Drôles de Romands. «Mais quelle mafia, ces Valaisans!»

Le journaliste et humoriste Daniel Rausis signe un portrait acéré des Valaisans


2 août 2023 à 19:39

Portraits identitaires (3/5) » Cette semaine, La Liberté tend la plume à un comédien qui décrit, sur une note humoristique, ses compatriotes sans oublier de dire un petit mot sur les Romands d’autres cantons.

Quand un quadragénaire valaisan renverse avec sa fourgonnette de livraison un octogénaire genevois, et qu’ainsi il passe enfin dans le journal, la brève est-elle titrée: «Un quadragénaire écrase un Genevois» ou «un Valaisan écrase un octogénaire»? Poser la question c’est y répondre. C’est dire que communément, l’image du Valaisan est connue, tout autant que celle d’un octogénaire, alors que celle du Genevois et du quadragénaire ne se réduisent à aucun cliché.

 

 

Le Valaisan n’est peut-être même qu’une caricature à laquelle il fait semblant d’adhérer pour se construire son identité. Caricature pour la plupart du temps assez sympathique pour ne pas se déprécier en s’y conformant.
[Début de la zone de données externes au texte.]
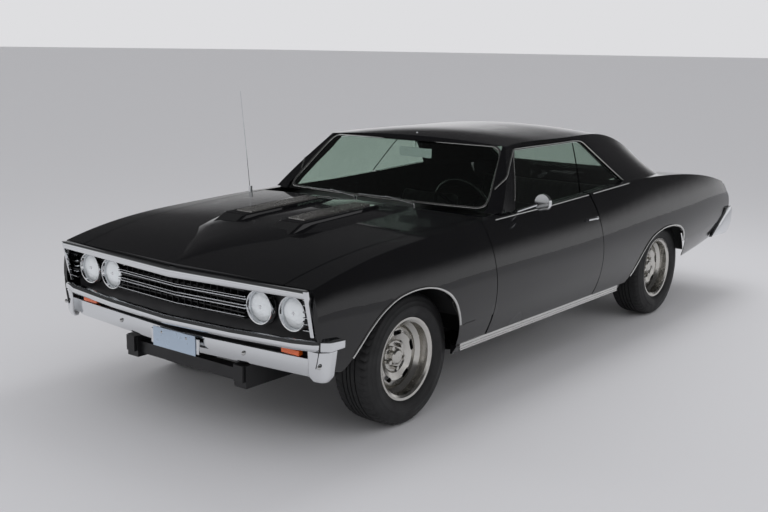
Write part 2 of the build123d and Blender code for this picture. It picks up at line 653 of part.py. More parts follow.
save("front_mouldings", header - fender - flip(fender), *cups, *[flip(c) for c in cups])
save("headlamps", *lamps, *[flip(c) for c in lamps])
BUMPER_F = [
    # x, y from the front axle of the blade's front face
    (0, -830), (600, -800), (860, -765), (936, -730), (952, -690), (952, -620),
]
front_line = [(x, AXLE_F + y) for x, y in BUMPER_F]
back_line = [(x * 0.975 if x else 0, AXLE_F + y + 30 + (0 if x < 900 else 10)) for x, y in BUMPER_F[:-2]] + [(922, AXLE_F - 660), (922, AXLE_F - 620)]
half_blade = plan_profile(front_line + back_line[::-1], 500, 567) 
blade = fuse(half_blade, flip(half_blade))
end_piece = plan_profile(
    [(840, AXLE_F - 745), (925, AXLE_F - 722), (940, AXLE_F - 680), (905, AXLE_F - 680), (840, AXLE_F - 715)], 395, 500
)
valance = box(-842, 842, AXLE_F - 716, AXLE_F - 690, 380, 462)
PLATE_PITCH = 177.8
PLATE_HOLE_R = 3.5
for x in (-PLATE_PITCH / 2, PLATE_PITCH / 2):
    valance = valance - rod_y(x, AXLE_F - 730, AXLE_F - 680, 430, PLATE_HOLE_R)
save("front_bumper", fuse(blade, end_piece, flip(end_piece), valance) - fender - flip(fender))
signal = box(640, 740, AXLE_F - 700, AXLE_F - 672, 478, 498)
save("signal_lamps", signal, flip(signal))

# Rear end: bumper and lamps.
BUMPER_R = [(0, 4174), (600, 4160), (860, 4125), (935, 4090), (950, 4040), (950, 3960)]
rear_line = [(x, AXLE_F + y) for x, y in BUMPER_R]
rear_in = [(0, AXLE_F + 4140), (585, AXLE_F + 4126), (845, AXLE_F + 4092), (905, AXLE_F + 4066), (918, AXLE_F + 4030), (918, AXLE_F + 3960)]
half_rear = plan_profile(rear_line + rear_in[::-1], 470, 570)
save("rear_bumper", fuse(half_rear, flip(half_rear), box(-500, 500, AXLE_F + 3985, AXLE_F + 4145, 496, 530)) - tail_panel - quarter - flip(quarter))
tail_lamp = box(560, 850, AXLE_F + 4030, AXLE_F + 4076, 625, 735) - tail_panel
save("tail_lamps", tail_lamp, flip(tail_lamp))

# Small outside pieces: driver's mirror, door handles, wipers and aerial.
mirror_head = Pos(968, AXLE_F + 1030, 1012) * Rot(90, 0, 0) * Cylinder(46, 26)
mirror_stalk = bar((846, AXLE_F + 968, 958), (940, AXLE_F + 1026, 1000), 7)
handle_x = skin_x(1700, 836)
handle = (bar((handle_x + 10, AXLE_F + 1640, 838), (handle_x + 10, AXLE_F + 1765, 836), 8) + rod_x(handle_x - 6, handle_x + 12, AXLE_F + 1650, 838, 7) + rod_x(handle_x - 6, handle_x + 14, AXLE_F + 1758, 836, 11)) - door_solid
save("door_trim_left", (mirror_head + mirror_stalk) - door_solid, handle)
save("door_trim_right", flip(handle))
wiper = fuse(
    Pos(330, AXLE_F + 702, 950) * Cylinder(10, 56),
    bar((330, AXLE_F + 702, 974), (90, AXLE_F + 754, 990), 4.5),
    bar((200, AXLE_F + 760, 984), (-110, AXLE_F + 754, 984), 4),
)
wipers = fuse(wiper, Pos(-420, 0, 0) * wiper) - cowl - windshield - floor
aerial = bar((-815, AXLE_F + 560, 930), (-830, AXLE_F + 500, 1560), 2.5) + Pos(-815, AXLE_F + 560, 960) * Cylinder(12, 50)
save("wipers_and_aerial", wipers, aerial - flip(fender))
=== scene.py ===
# %% [markdown]
# # A black two-door muscle car
#
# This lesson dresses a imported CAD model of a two-door hardtop: paint, chrome, glass,
# rubber and trim, a soft studio and a camera. The CAD solids never move. The pieces added
# here are placed by tables of points, measured from the front axle, or by rays that seat
# them on the CAD surfaces.

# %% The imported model
import json
import math

import bmesh
import bpy
from mathutils import Matrix, Vector
from mathutils.bvhtree import BVHTree


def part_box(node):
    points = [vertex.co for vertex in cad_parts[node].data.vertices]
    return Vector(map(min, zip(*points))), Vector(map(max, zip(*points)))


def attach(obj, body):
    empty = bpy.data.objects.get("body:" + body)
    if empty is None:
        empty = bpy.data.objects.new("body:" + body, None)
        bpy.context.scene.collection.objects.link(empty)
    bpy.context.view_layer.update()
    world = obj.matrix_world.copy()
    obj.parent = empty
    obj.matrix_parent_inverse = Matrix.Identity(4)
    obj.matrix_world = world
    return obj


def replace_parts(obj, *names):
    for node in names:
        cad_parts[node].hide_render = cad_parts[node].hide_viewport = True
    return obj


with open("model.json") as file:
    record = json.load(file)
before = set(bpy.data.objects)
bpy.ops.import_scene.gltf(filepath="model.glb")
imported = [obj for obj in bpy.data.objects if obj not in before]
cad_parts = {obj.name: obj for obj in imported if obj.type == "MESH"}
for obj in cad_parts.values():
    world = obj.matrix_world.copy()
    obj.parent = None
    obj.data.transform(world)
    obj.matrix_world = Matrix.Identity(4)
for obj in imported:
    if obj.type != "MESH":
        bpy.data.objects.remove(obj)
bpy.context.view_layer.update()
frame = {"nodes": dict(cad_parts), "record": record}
NODES = frame["nodes"]

# %% [markdown]
# ## Driving places
#
# A car is drawn from its axles. The wheel centres, the track and the tyre radius place
# nearly everything else, so they are read once from the tyres' own boxes.

# %% Axles and track
def middle(name):
    low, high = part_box(name)
    return Vector([(a + b) / 2 for a, b in zip(low, high)])


AXLE_F = middle("tyre_front_left").y
AXLE_R = middle("tyre_rear_left").y
TRACK_X = middle("tyre_front_left").x
TYRE_R = middle("tyre_front_left").z
MM = 0.001
WHEELBASE = (AXLE_R - AXLE_F) / MM
AXLE_ABOVE_DATUM = 335.0
DROP = AXLE_ABOVE_DATUM - TYRE_R / MM


def at(x, y, z):
    """A body point in mm: x from the centre line, y from the front axle, z from the datum plane."""
    return Vector((x * MM, AXLE_F + y * MM, (z - DROP) * MM))


print(f"wheelbase {AXLE_R - AXLE_F:.3f} m, half track {TRACK_X:.3f} m")

# %% [markdown]
# ## The camera
#
# A three-quarter front view from just above roof height. The place, the heading, the
# pitch and the small roll were worked out by resection from the wheel centres and from
# known points of the body. The field of view comes from the focal length.

# %% Camera
CAMERA_AT = at(3758.3, -3917.2, 1828.0)
CAMERA_HEADING = math.radians(38.176)
CAMERA_PITCH = math.radians(-11.340)
CAMERA_ROLL = math.radians(0.824)
CAMERA_LENS = 48.68

camera_data = bpy.data.cameras.new("camera")
camera_data.sensor_width = 36.0
camera_data.lens = CAMERA_LENS
camera = bpy.data.objects.new("camera", camera_data)
bpy.context.collection.objects.link(camera)
heading = Matrix.Rotation(CAMERA_HEADING, 4, "Z")
pitch = Matrix.Rotation(math.radians(90) + CAMERA_PITCH, 4, "X")
roll = Matrix.Rotation(CAMERA_ROLL, 4, "Z")
camera.matrix_world = Matrix.Translation(CAMERA_AT) @ heading @ pitch @ roll
bpy.context.scene.camera = camera
print(f"camera {CAMERA_AT.z:.2f} m up, {CAMERA_LENS} mm lens")

# %% [markdown]
# ## Colours and shader nodes
#
# Colours are written as sRGB hex, as on a paint chart, and turned to linear light by one
# function. A second small function adds a shader node with its settings and its links.

# %% Helpers for materials
def colour(code):
    parts = [int(code[i : i + 2], 16) / 255 for i in (1, 3, 5)]
    linear = [v / 12.92 if v <= 0.04045 else ((v + 0.055) / 1.055) ** 2.4 for v in parts]
    return (*linear, 1.0)


def add(tree, kind, inputs=(), **settings):
    made = tree.nodes.new(kind)
    for key, value in settings.items():
        setattr(made, key, value)
    for key, value in dict(inputs).items():
        if isinstance(value, bpy.types.NodeSocket):
            tree.links.new(value, made.inputs[key])
        else:
            made.inputs[key].default_value = value
    return made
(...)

S’il y a bien par contre un jugement péremptoire qui l’énerve tout en étant la conséquence du fait que le Valaisan aime à être repérable comme tel dans une structure quelconque, c’est le fameux «Mais quelle mafia, ces Valaisans!»

Un pays ingrat

On est certes d’accord d’accepter que l’on dise qu’on est tous cousins, mais mafieux sûrement pas! C’est même exactement le contraire: une mafia est une association de vrais cousins capable du pire pour s’enrichir alors que le Valaisan s’obstine à s’inventer des cousins pour s’encourager mutuellement à s’appauvrir.

Le Valais est un pays ingrat avec une histoire d’une affligeante banalité et une géographie d’une confondante simplicité. Le peuple de Valaisans qui l’habite aujourd’hui n’a été forgé que par ces deux conditions. Il n’est qu’un effet de sa vallée, entièrement déterminé par elle.
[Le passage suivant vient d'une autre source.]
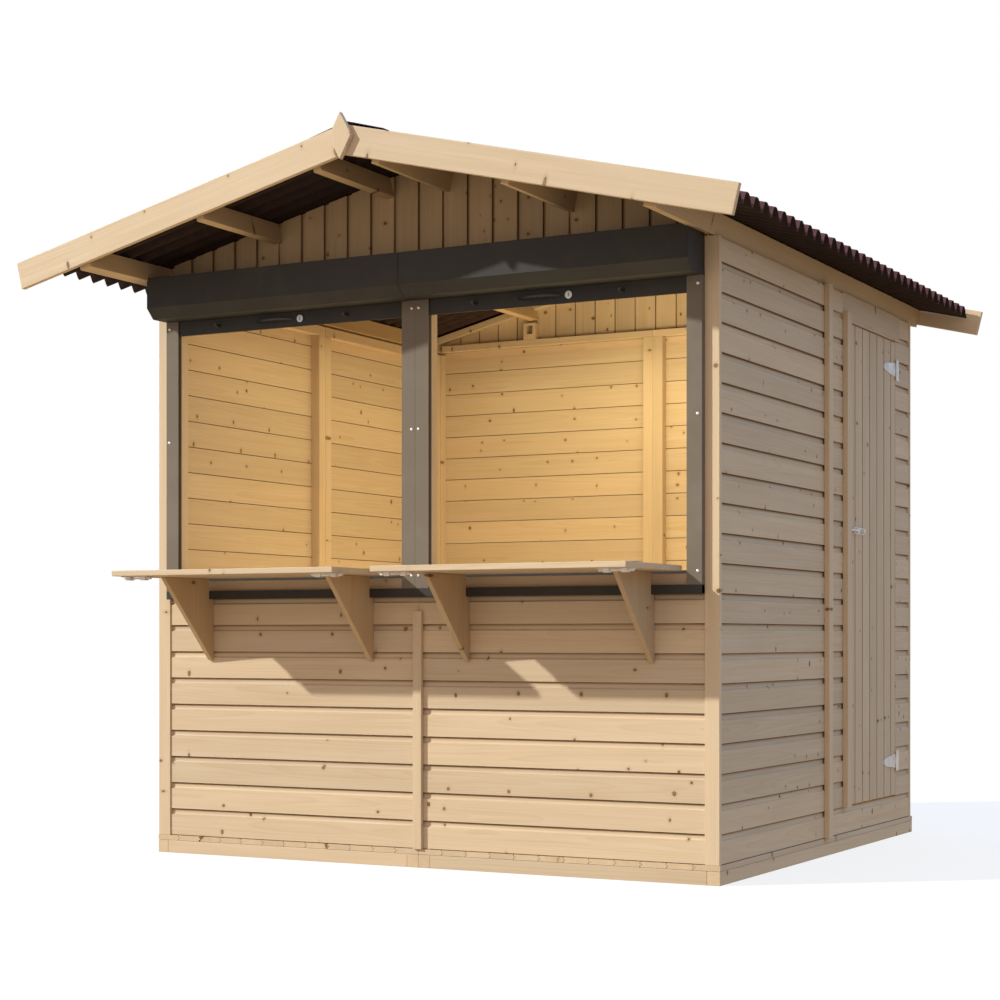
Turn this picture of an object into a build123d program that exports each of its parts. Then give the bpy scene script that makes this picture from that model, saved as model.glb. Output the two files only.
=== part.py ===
from build123d import *
import os
from math import atan, cos, degrees, hypot, pi, radians, sin

# A timber market hut with two serving hatches, roller shutters rolled up, folding counters and a
# side door. Millimetres. While the pieces are drawn, X runs across the front (0 in the middle),
# Y runs back from the face of the corner trims (0) and Z runs up from the ground (0).

# Clearances
SEAT = 0.3          # between pieces that rest on each other, and between solids of one node
RUN = 5.0           # around everything that swings

# Base and floor
base_width = 2218
base_depth = 2068
rail_height = 45
rail_width = 45
floor_board = 19
floor_joists = 4    # cross rails in each floor module

# Walls
board = 20          # thickness of the wall boards and of the trims
board_pitch = 96    # height of one wall board
side_inset = 4      # side walls stand this far inside the base
rear_inset = 13     # rear trims stand this far inside the base
wall_height = 2002  # from the floor to the top of the walls
lower_boards = 9    # boards under the hatches
stud_width = 45
stud_depth = 38
trim_width = 42     # cover strip over a joint between two wall panels
corner_width = 51
corner_lap = 2      # corner trims stand this far out over the side walls
front_set_back = 5      # front boards behind the face of the corner trims
front_trim_width = 34   # the strip over the joint of the front boards
front_trim_drop = 48    # from the sill down to its top

# Hatches
post_width = 53     # shutter guide, and the post behind it
guide_depth = 22
guide_slot_width = 12
guide_slot_depth = 18
sill_height = 29
sill_wall = 2
batten_height = 36
hatch_top = 1941    # underside of the shutter boxes
post_depth = 39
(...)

Le peuple valaisan n’est qu’un effet de sa vallée, entièrement déterminé par elle

Le Valaisan fait mine de célébrer son indépendance. Mais si le Valais a été indépendant plus d’un millénaire, c’est précisément parce qu’il n’intéressait personne. Aucune ressource à y piller, aucun avantage à en tirer. Le peuple valaisan, comme disait le curé Furrer, «fier, hardi, redoutable dans ses haines, trop peu riche pour dédommager un conquérant des frais de son asservissement et de sa dépendance» resta donc serré sur lui-même.

Le Valaisan n’est pas indépendant, mais isolé, il n’est pas uni mais confiné, et n’expérimente qu’un axe, en haut et en bas, qui devient la mesure de sa pensée manichéenne, il faut juste chasser le diable du pays, qu’il soit le Rhône qui exigerait de lui une volonté de construire, le loup qui impliquerait qu’on mobilise son intelligence ou n’importe quel autre.
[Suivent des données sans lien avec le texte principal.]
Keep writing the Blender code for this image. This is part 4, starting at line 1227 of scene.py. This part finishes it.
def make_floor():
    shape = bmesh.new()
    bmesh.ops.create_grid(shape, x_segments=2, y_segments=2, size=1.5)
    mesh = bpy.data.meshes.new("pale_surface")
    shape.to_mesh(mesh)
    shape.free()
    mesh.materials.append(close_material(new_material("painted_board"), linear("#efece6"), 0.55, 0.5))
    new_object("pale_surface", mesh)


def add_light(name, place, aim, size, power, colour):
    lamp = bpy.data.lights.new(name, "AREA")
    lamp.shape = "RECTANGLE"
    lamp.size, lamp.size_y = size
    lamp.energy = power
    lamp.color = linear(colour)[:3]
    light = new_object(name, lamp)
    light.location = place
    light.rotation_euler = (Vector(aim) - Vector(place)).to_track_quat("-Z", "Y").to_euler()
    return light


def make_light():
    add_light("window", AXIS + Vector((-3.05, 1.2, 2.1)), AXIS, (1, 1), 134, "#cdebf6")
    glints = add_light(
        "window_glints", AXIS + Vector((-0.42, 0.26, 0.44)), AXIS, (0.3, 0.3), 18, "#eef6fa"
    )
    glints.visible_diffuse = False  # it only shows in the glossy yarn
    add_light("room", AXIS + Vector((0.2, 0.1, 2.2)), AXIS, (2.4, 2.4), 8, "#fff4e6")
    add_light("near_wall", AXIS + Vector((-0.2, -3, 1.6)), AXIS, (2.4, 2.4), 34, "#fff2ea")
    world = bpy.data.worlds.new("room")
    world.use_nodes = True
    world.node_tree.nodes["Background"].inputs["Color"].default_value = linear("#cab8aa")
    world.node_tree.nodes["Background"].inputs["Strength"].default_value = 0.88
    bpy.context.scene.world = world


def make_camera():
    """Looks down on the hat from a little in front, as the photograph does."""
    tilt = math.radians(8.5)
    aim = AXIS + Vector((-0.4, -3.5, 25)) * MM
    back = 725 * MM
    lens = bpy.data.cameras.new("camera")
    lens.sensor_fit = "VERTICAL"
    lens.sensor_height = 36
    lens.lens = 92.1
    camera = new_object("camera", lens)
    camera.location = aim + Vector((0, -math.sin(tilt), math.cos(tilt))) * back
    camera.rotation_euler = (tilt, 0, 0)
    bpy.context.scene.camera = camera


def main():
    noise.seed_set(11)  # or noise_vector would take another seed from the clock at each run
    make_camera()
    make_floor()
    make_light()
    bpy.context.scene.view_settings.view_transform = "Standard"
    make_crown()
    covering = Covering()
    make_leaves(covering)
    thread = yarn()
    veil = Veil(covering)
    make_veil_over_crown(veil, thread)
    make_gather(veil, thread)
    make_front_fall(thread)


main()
Ainsi, le Valaisan est peu doté et encore moins méritant. Et c’est la raison pour laquelle le Valaisan connaît ses cousins, l’héritage est si pauvre qu’il vaut mieux ne pas le partager, dût-il finalement tomber en ruine, parce qu’à trop de monde, il est impossible d’entreprendre.

Les questions t’as où les vignes? et t’as où les vaches? ne permettent donc que de savoir à quel clan de fatigue on appartient, pour ne pas dire de flemme providentialiste. Puisque le Valaisan n’entreprend pas, il n’aime pas les leaders, il les suspecte à tel point qu’il s’en préserve. Le pays n’a en effet jamais connu de monarque, et les Valaisans n’ont jamais renversé personne, sauf quelques fois avec une fourgonnette.

Il fait ce qu’il peut

Alors le besoin d’admirer, quand il doit trouver son objet, se tournera vers les champions. Ceux qui permettent de croire qu’on est avec eux les meilleurs. Parce qu’ils ont su faire et qu’on est donc sachant en même temps, et champion avec eux. Et c’est pour ça que le Valaisan est resté catholique. Dieu lui offre des champions pour le récompenser d’être attentiste et ainsi le rare et riche entrepreneur, s’il veut qu’on lui pardonne, doit faire croire à son tour qu’il est béni en se risquant lui aussi dans un championnat.

Mais le Valaisan qui croit savoir se trompe. En vérité, il ne fait pas ce qu’il sait mais il fait juste ce qu’il peut. Et ce qu’il peut lui a été donné par la Providence. Par exemple, on est persuadé ici qu’on est les seuls à savoir faire sécher ce lard qu’on livrera jusqu’à Genève. Et pourtant si les Valaisans font du lard sec, ce n’est pas parce qu’ils sont les seuls à savoir le faire, mais parce qu’ils sont les seuls à le pouvoir, car ici l’air est sec comme nulle part ailleurs et permet donc de conserver la viande sans rien faire.

Et c’est donc bien par accident qu’on parlera d’un Valaisan dans un journal. Aux dernières nouvelles, l’octogénaire est rétabli.